He says he plans to set foot in every school in the district early in his four-year tenure as a school board member.
West wants to add transgender-inclusive language to the school district’s nondiscrimination policy. He seeks to follow Kansas City Councilwoman Beth Gottstein’s lead and make discrimination based on gender identity/gender expression within the Kansas City, Mo., School District a thing of the past. The idea of broaching the gender identity/gender expression issue was brought to West by one of his YLI delegates, recent North Kansas City High School graduate Timothy Sallee. Another salient topic for West and his constituents is the return to community schools.
West would prefer his career as a politician be a short one. He’d like nothing better than to see the district return to full accreditation during his term so that he could focus on building up his community.

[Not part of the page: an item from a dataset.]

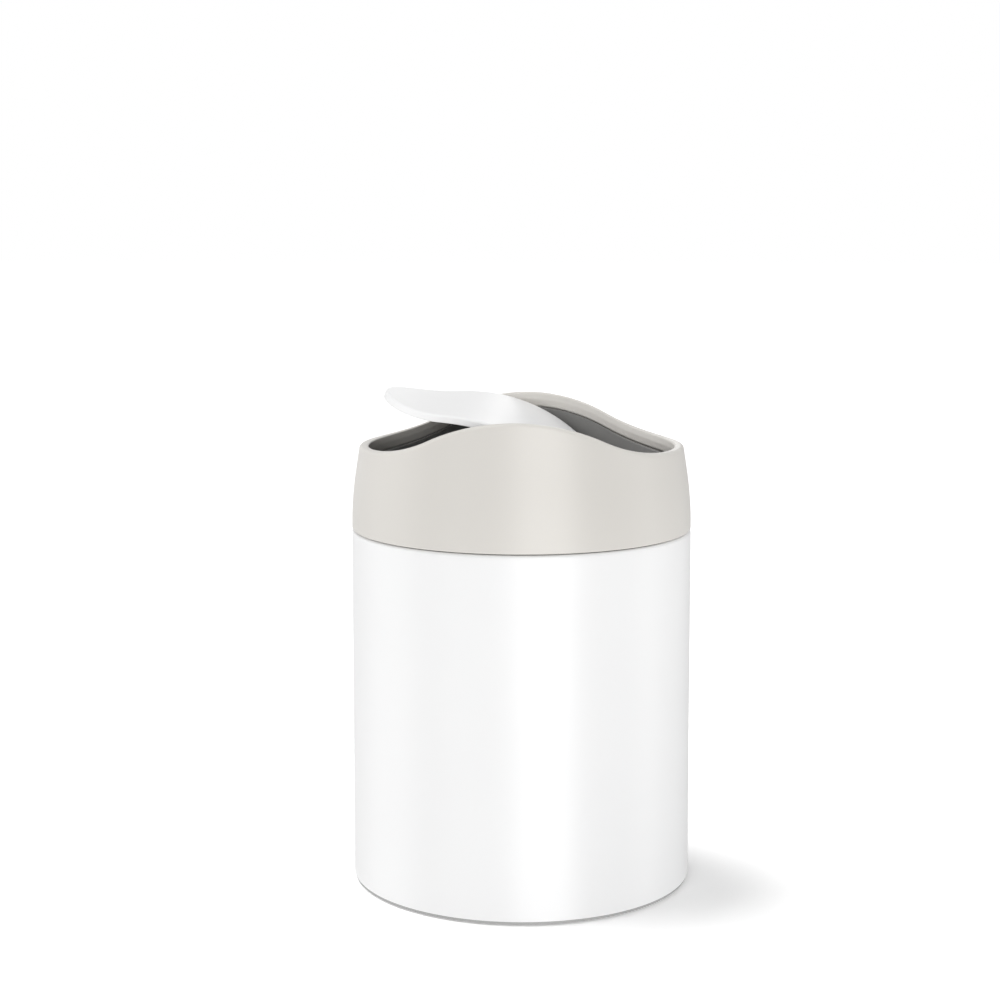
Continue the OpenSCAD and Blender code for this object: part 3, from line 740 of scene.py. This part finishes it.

One project that he has spearheaded brings his concern for education and his desire for a healthy neighborhood together. West smiles more than slightly when he speaks of Ivanhoe House. He knows the “slightly larger soapbox” that he now stands atop will allow this project to grow.
Ivanhoe House puts college students into the Ivanhoe neighborhood in a residential situation. They live among the people of that community and serve as subtle examples for them – nothing bombastic, just some folks studying and living nearby. West explains that 75 percent of the Ivanhoe neighborhood residents don’t have college degrees, and young people growing up with that reality have their aspirations molded by it. The college students in residence do tutor school-aged children and youth, but West says that is just icing on the cake. The true purpose of Ivanhoe House is to set students’ aspirations higher while showing them that they don’t have to escape the neighborhood to better themselves.
Turner, West’s roommate, used her expertise to acquire and present data that showed the income-per-acre ratio for the Third District, which sits east of downtown. She found that the Third District’s ratio is second in the city only to that of the Fourth District, which includes the Country Club Plaza. She demonstrated the surprising buying power of the area. West hopes to use a similar approach to lift up the Kansas City School District, by telling an asset story rather than a woeful tale of deficits and disadvantages.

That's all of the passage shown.